Prompt. How does the data below read from its first line through the line containing "import Sketcher"? Print those lines exactly.

Given data.
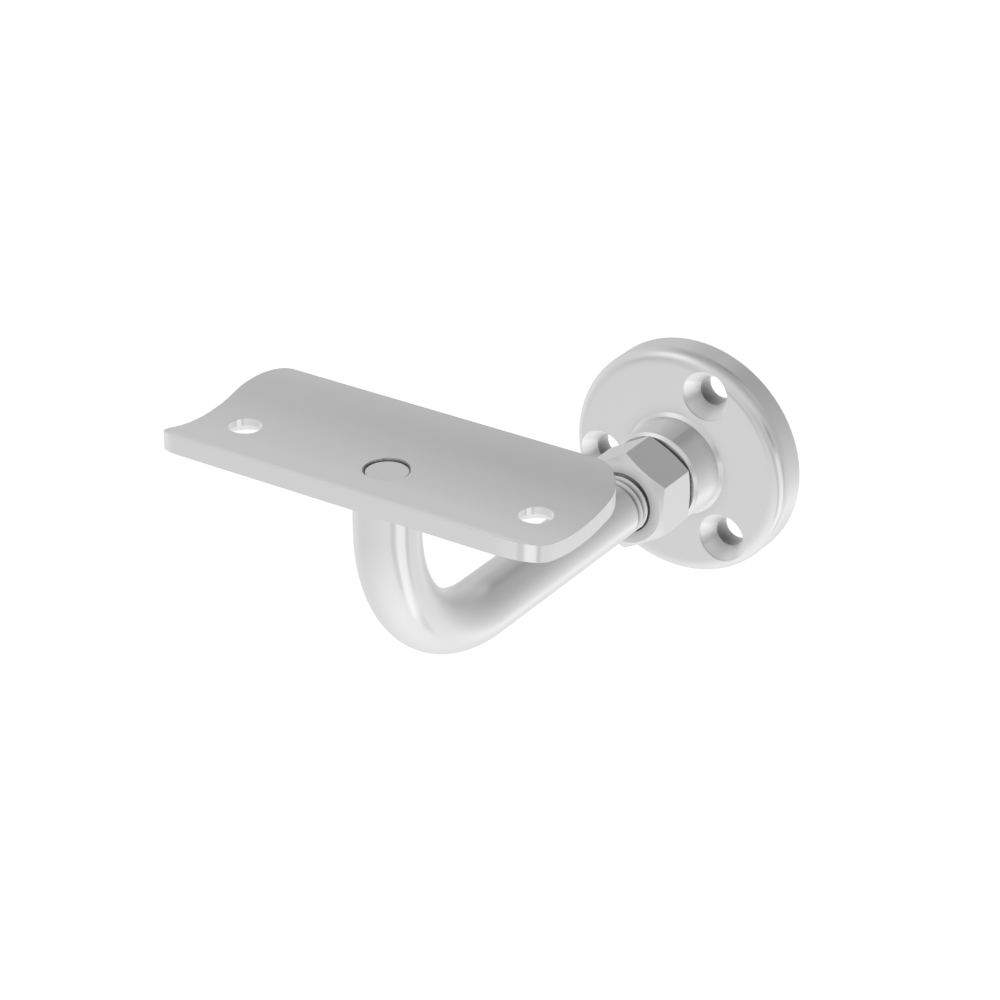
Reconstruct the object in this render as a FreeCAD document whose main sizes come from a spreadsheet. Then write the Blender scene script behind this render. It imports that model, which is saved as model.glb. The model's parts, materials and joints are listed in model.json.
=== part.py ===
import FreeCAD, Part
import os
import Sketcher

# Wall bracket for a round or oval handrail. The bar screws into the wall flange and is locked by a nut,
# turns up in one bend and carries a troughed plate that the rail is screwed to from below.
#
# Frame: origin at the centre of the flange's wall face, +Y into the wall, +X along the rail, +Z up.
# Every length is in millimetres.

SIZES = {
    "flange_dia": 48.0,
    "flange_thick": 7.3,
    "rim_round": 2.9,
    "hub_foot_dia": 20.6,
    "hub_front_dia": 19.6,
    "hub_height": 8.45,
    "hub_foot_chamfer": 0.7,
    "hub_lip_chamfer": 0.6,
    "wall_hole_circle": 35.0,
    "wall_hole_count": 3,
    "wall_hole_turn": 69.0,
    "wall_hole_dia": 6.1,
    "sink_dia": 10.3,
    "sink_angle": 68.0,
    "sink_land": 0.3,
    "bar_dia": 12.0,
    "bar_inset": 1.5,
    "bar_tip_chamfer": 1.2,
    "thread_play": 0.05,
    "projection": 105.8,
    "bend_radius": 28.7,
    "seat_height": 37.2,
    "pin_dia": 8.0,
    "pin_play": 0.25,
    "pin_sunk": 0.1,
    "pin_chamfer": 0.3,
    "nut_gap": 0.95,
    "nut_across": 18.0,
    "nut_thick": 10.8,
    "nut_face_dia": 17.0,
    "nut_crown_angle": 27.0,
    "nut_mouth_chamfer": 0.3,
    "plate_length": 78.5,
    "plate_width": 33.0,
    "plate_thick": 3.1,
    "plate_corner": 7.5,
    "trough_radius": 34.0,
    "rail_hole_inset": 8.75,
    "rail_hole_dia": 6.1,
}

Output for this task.
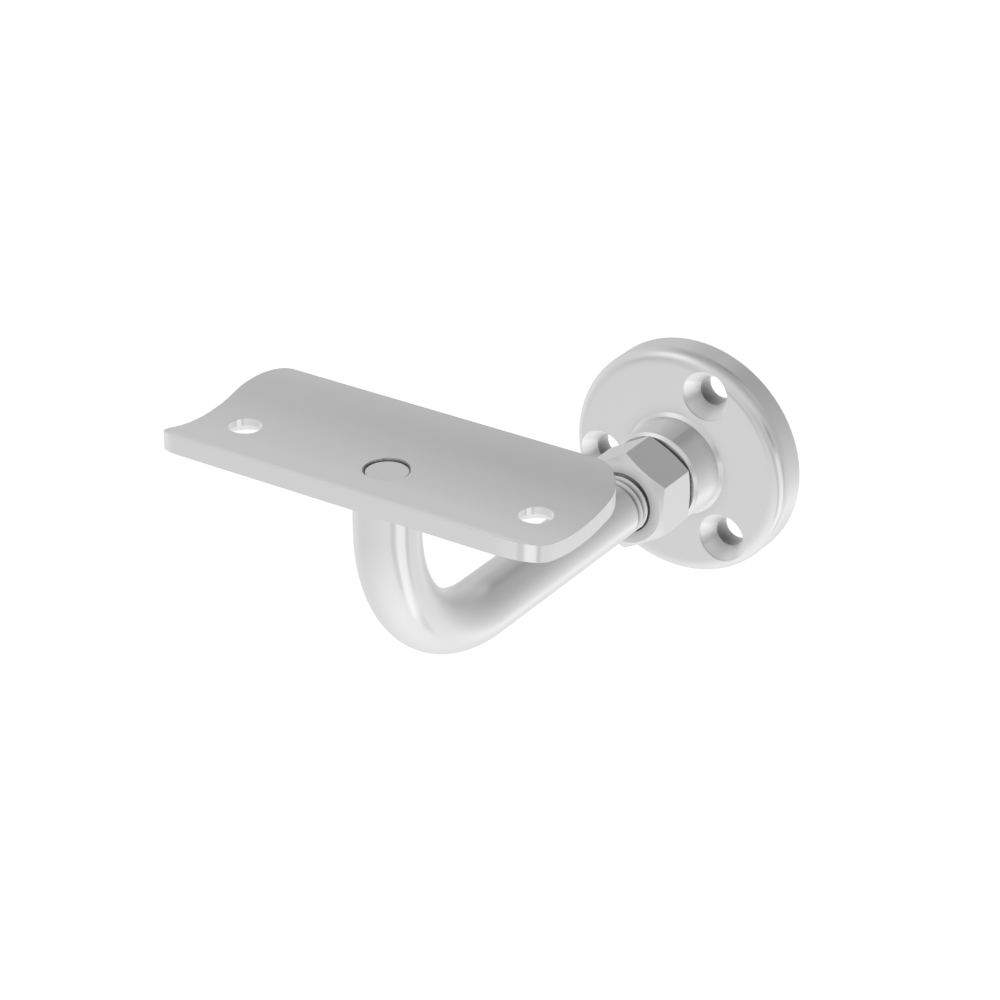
Reconstruct the object in this render as a FreeCAD document whose main sizes come from a spreadsheet. Then write the Blender scene script behind this render. It imports that model, which is saved as model.glb. The model's parts, materials and joints are listed in model.json.
=== part.py ===
import FreeCAD, Part
import os
import Sketcher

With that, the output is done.